Source data:
****************

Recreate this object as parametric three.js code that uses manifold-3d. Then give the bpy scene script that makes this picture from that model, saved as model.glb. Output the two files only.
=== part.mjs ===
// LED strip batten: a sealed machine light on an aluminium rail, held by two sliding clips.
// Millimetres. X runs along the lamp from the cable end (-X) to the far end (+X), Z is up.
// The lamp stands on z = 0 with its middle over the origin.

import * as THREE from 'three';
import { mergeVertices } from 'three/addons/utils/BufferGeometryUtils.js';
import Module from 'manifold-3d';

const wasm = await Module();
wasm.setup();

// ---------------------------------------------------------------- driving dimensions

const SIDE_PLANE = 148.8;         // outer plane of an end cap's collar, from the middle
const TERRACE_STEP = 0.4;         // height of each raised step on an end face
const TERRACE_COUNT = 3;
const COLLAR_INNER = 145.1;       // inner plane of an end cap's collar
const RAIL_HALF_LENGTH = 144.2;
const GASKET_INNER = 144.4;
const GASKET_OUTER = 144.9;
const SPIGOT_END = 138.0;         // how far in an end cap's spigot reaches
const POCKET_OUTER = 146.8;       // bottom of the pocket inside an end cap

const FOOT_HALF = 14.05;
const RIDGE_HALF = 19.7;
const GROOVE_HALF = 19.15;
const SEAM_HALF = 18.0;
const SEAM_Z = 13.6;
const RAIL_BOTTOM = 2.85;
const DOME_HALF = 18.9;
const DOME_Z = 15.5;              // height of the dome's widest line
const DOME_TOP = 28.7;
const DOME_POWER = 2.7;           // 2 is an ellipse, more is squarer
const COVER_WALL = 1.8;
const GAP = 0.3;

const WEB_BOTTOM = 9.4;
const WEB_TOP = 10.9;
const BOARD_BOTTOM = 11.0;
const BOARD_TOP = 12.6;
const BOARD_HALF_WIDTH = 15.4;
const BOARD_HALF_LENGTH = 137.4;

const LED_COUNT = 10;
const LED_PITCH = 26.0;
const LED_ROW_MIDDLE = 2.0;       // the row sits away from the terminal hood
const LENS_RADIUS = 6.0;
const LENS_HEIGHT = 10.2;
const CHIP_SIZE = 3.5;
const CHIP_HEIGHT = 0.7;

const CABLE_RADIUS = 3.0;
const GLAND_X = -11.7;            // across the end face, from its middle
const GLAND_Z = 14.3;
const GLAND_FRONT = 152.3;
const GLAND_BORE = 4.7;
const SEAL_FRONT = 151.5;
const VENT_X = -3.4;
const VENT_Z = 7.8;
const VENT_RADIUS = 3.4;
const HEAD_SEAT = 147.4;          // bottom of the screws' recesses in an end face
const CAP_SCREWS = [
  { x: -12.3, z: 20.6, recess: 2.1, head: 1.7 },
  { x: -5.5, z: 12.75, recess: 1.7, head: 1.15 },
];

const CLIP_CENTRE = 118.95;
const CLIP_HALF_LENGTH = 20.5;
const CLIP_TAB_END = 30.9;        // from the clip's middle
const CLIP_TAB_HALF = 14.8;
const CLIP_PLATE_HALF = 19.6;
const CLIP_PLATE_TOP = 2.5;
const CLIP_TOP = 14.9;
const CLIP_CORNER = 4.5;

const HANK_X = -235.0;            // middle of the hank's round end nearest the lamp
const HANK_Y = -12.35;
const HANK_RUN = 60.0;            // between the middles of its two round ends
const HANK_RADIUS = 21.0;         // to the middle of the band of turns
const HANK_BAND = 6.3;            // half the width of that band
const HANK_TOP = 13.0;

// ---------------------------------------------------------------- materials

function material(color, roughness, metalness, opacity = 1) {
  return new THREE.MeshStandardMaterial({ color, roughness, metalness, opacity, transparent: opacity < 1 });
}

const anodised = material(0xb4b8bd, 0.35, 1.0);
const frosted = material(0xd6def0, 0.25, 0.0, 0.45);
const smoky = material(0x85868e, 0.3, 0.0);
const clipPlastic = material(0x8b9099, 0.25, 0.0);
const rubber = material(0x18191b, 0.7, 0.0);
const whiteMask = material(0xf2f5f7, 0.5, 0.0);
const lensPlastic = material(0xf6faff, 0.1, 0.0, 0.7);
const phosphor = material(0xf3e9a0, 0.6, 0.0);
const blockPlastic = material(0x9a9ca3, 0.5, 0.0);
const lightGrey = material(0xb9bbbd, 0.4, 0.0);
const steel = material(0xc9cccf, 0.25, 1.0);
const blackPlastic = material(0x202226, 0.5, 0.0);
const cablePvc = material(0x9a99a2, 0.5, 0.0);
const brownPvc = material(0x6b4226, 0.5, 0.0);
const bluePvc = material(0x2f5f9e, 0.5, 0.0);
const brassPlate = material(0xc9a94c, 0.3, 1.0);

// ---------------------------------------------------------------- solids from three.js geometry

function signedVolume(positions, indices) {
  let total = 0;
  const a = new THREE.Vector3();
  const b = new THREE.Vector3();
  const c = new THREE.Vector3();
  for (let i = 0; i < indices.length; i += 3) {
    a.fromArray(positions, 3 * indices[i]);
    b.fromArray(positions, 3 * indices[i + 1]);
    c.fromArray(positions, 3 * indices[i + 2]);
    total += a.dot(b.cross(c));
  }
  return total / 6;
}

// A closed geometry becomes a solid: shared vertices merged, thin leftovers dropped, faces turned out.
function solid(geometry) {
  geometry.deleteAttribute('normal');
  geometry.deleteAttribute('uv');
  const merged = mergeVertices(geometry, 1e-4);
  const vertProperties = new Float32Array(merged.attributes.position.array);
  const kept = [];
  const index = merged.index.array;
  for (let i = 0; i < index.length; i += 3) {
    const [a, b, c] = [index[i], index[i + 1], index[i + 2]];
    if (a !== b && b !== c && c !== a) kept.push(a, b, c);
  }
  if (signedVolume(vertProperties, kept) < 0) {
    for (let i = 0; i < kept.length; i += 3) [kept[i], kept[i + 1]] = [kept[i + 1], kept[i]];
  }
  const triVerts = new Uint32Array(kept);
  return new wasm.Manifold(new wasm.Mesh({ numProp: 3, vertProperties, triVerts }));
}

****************

To do: Using the listing above, list every line in which the string "that" occurs.

The solution:
Recreate this object as parametric three.js code that uses manifold-3d. Then give the bpy scene script that makes this picture from that model, saved as model.glb. Output the two files only.
const HANK_BAND = 6.3;            // half the width of that band